Scene 56: Back in the secret lab, Chief Inspector looks at Karl with a look of wonder at what they’ve found. Meanwhile, Karl is spotting the empty bottle of Schwarz’ Serum. Another detective looks into a cabinet. Finally, Chief Inspector finds the missing eyeless head of Dr. Schwarz in Otto’s refrigerator in place of where the jar of serum had been kept.
Our Detective Partner to Detective ‘Stache locates the body of poor Fritz stuffed in a closet… he’s been completely drained for Mosaic, as implied by Frankenstein. Seeing the bodies piling up, Karl suddenly worries for Sonia and rushes off for the Frankenstein household.
The police quickly follow… all of them… because crime scenes do not need to be secured.
Scene 57: Over at the house, Otto is continuing his backward, stumbling retreat from his angry and in pain creation. He leads him into the kitchen. He taunts Mosaic that he doesn’t even have to kill him, his brain is disintegrating in his skull. The doctor keeps a giant-ass meat machete on the kitchen counter, which he failed to grab. Frankenstein’s Monster doesn’t fail to notice how useful that could be.
Otto tries to convince Mosaic suddenly that he in fact can save him and will be happy to do so if he’d only stop his rampage with that lethal looking blade. He also tries the old “I made you” argument for why he should stop trying to kill him… which goes about as expected.
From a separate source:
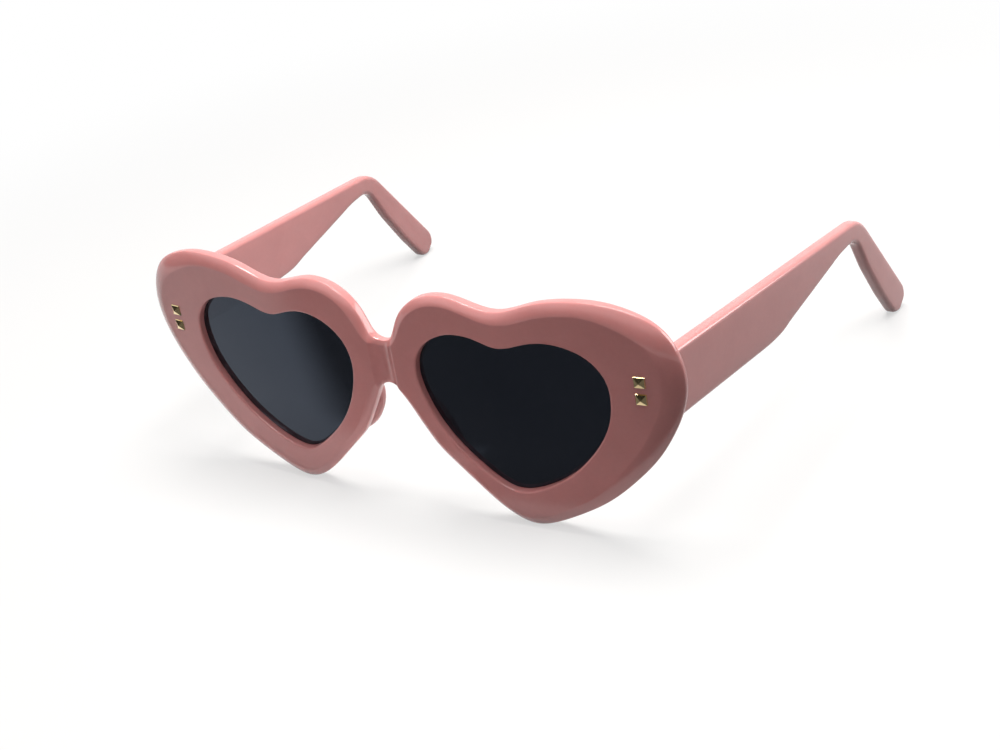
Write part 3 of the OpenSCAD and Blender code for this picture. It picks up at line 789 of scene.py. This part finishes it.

[And alas, we’ve gotten more of that horrible, extreme close up to represent Mosaic’s point of view of his creator… along with orange color tint. I’m going to assume this was an attempt at red… like Mosaic’s rage and not that he actually sees the doctor’s bony features as a Jack O’Lantern head.]
He insists to his creation that he can’t kill him. We hear a short yell a moment later. No telling where Sonia got to.